== DATA LISTING ==
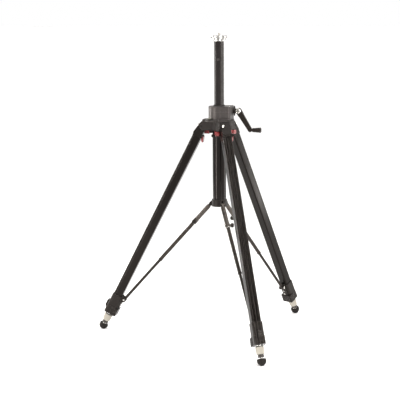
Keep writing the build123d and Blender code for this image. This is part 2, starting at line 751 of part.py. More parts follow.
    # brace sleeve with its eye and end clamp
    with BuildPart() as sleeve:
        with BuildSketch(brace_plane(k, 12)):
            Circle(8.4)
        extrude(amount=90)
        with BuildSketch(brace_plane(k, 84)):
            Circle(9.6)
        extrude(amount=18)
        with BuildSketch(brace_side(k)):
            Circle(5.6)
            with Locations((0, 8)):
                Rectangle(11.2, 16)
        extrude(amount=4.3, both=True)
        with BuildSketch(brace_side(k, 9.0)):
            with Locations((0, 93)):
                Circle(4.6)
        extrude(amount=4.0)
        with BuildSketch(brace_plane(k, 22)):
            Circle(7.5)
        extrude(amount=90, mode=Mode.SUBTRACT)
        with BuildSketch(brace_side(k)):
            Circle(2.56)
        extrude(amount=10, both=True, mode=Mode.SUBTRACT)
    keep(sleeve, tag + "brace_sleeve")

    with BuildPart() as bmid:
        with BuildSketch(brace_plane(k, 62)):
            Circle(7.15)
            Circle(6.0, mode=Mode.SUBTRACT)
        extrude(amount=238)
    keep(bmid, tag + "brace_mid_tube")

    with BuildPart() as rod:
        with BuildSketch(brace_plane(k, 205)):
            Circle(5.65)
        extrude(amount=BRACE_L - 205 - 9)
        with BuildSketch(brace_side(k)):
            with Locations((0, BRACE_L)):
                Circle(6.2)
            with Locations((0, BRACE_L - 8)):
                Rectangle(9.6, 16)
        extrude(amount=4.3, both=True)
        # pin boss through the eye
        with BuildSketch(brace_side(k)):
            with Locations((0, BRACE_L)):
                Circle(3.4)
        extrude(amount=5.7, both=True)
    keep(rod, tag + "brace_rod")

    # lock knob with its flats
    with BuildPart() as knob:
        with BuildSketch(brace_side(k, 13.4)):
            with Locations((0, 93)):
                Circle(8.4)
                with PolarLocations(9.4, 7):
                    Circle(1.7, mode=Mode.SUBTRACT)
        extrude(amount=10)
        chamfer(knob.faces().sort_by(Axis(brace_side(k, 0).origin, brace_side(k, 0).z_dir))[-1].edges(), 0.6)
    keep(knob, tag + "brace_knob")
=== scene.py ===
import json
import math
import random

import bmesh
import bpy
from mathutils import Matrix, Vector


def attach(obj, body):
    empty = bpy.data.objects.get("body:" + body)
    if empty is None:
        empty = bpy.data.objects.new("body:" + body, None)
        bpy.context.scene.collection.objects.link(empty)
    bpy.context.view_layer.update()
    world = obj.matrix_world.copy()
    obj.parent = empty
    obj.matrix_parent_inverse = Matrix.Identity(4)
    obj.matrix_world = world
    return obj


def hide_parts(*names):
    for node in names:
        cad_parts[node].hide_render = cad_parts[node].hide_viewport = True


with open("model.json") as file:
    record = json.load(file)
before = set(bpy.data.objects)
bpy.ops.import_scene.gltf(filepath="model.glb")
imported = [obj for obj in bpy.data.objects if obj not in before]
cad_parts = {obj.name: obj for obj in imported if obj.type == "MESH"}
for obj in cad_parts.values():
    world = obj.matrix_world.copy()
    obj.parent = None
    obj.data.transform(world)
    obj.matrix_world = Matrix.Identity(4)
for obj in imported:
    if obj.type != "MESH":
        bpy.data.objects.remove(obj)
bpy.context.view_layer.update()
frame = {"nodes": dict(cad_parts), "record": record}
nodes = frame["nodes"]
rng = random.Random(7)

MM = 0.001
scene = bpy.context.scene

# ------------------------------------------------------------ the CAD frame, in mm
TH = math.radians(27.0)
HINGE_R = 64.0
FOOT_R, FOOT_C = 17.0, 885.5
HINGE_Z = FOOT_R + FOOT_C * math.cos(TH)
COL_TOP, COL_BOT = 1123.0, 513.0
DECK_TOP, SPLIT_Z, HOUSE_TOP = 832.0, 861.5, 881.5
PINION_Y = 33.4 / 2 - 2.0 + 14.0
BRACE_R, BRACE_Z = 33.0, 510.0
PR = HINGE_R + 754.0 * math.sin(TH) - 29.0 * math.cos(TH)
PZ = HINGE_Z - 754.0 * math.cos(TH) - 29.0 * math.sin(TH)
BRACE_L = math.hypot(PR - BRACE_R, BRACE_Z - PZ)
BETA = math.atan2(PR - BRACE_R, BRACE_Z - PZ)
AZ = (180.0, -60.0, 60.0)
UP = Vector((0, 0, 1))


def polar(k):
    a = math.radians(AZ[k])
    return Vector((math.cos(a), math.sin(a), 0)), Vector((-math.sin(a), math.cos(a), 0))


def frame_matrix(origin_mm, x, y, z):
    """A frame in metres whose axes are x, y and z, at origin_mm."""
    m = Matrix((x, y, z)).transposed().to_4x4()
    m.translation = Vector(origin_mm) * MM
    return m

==

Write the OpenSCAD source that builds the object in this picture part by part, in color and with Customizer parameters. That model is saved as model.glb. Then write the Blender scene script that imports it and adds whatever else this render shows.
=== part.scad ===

== INSTRUCTION ==
Repeat word for word the stretch of lines from the one with "obj.parent = empty" down to the one with "scene = bpy.context.scene", both included.

== WRITTEN RESPONSE ==
    obj.parent = empty
    obj.matrix_parent_inverse = Matrix.Identity(4)
    obj.matrix_world = world
    return obj


def hide_parts(*names):
    for node in names:
        cad_parts[node].hide_render = cad_parts[node].hide_viewport = True


with open("model.json") as file:
    record = json.load(file)
before = set(bpy.data.objects)
bpy.ops.import_scene.gltf(filepath="model.glb")
imported = [obj for obj in bpy.data.objects if obj not in before]
cad_parts = {obj.name: obj for obj in imported if obj.type == "MESH"}
for obj in cad_parts.values():
    world = obj.matrix_world.copy()
    obj.parent = None
    obj.data.transform(world)
    obj.matrix_world = Matrix.Identity(4)
for obj in imported:
    if obj.type != "MESH":
        bpy.data.objects.remove(obj)
bpy.context.view_layer.update()
frame = {"nodes": dict(cad_parts), "record": record}
nodes = frame["nodes"]
rng = random.Random(7)

MM = 0.001
scene = bpy.context.scene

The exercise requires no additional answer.